**Work required:** Copy verbatim the material from its first line to the line that holds "import * as", including that line.

**Data section:**
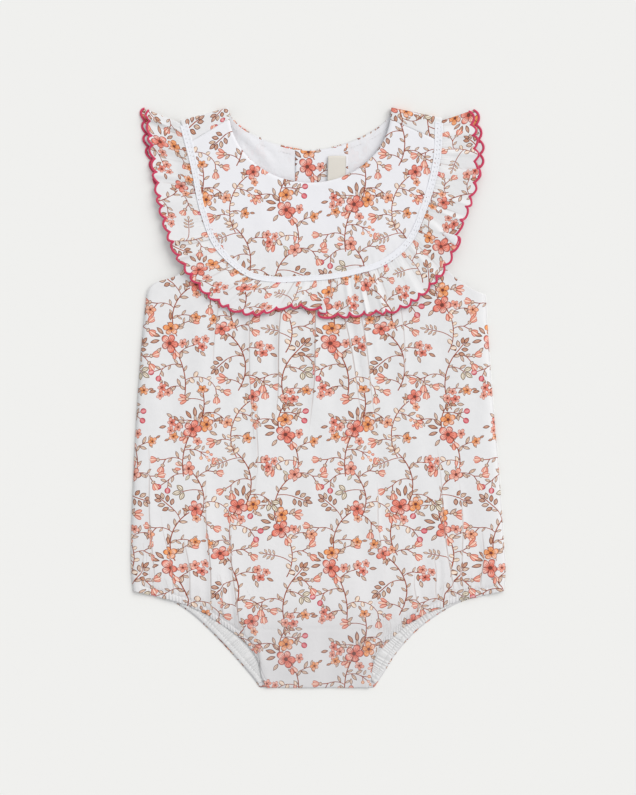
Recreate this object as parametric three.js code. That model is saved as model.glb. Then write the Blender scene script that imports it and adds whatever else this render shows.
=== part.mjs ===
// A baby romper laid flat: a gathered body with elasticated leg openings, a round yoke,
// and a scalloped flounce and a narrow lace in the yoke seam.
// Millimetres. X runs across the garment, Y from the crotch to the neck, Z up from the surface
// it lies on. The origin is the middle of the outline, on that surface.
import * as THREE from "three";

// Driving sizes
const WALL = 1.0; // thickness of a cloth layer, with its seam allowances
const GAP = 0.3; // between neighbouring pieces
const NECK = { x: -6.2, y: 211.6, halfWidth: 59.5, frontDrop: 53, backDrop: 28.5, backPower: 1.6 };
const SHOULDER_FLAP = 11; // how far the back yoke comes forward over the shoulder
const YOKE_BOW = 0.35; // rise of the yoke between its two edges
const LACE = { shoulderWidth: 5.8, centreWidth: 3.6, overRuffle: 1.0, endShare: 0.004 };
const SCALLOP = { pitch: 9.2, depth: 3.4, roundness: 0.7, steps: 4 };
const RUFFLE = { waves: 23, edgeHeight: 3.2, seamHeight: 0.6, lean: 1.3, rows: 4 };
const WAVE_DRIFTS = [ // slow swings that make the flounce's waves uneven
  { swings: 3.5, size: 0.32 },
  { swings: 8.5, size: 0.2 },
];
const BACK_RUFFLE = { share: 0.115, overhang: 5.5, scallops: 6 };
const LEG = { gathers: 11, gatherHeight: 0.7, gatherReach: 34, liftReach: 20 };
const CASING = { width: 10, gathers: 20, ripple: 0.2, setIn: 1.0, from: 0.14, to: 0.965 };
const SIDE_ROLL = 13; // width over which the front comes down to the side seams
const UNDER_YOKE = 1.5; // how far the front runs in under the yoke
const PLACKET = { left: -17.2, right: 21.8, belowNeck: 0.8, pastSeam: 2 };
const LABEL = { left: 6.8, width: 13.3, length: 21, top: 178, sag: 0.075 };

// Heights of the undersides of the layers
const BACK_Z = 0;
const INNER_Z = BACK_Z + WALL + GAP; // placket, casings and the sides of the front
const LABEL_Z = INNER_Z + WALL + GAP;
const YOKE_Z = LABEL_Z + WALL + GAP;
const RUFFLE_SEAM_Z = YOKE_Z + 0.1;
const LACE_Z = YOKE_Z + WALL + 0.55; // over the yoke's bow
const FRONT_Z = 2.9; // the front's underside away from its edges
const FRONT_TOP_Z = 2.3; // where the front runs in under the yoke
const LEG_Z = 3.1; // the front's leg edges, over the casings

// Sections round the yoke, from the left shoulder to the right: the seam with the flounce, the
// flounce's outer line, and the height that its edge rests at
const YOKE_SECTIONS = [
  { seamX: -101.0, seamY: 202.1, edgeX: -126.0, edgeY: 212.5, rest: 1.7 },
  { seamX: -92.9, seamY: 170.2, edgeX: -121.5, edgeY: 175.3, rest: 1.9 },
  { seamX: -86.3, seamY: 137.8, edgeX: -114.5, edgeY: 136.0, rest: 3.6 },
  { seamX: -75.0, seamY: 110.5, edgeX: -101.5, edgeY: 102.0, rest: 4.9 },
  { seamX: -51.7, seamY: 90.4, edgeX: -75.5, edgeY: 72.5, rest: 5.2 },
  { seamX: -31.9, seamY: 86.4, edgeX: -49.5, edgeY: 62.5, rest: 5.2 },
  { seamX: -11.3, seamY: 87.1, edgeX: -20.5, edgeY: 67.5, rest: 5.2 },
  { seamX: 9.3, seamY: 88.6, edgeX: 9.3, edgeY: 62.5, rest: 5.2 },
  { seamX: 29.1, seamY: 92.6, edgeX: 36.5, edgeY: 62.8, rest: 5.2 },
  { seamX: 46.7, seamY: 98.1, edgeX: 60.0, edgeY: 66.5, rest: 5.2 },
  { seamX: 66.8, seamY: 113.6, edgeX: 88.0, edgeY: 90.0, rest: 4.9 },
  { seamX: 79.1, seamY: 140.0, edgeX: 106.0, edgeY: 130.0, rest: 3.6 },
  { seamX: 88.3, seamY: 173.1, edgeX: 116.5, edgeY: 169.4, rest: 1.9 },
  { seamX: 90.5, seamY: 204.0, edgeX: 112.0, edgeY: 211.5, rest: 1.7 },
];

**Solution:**
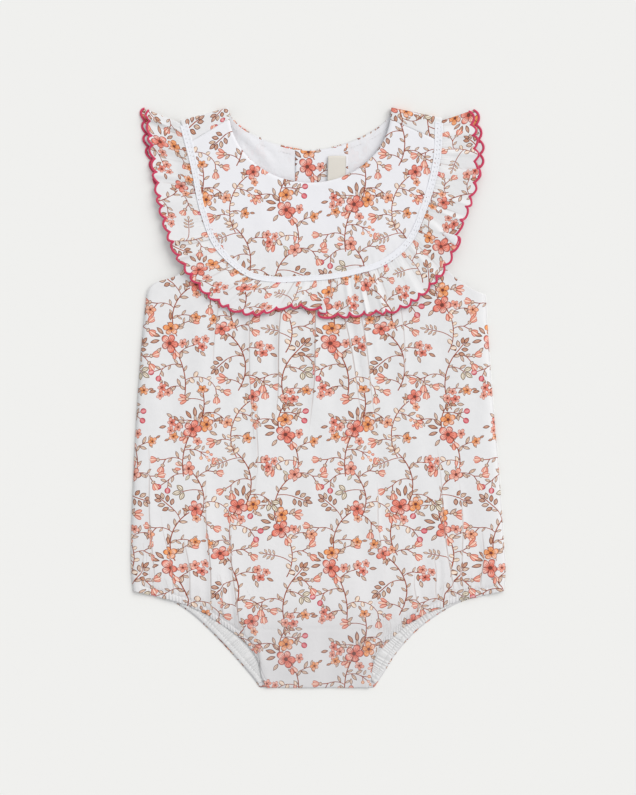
Recreate this object as parametric three.js code. That model is saved as model.glb. Then write the Blender scene script that imports it and adds whatever else this render shows.
=== part.mjs ===
// A baby romper laid flat: a gathered body with elasticated leg openings, a round yoke,
// and a scalloped flounce and a narrow lace in the yoke seam.
// Millimetres. X runs across the garment, Y from the crotch to the neck, Z up from the surface
// it lies on. The origin is the middle of the outline, on that surface.
import * as THREE from "three";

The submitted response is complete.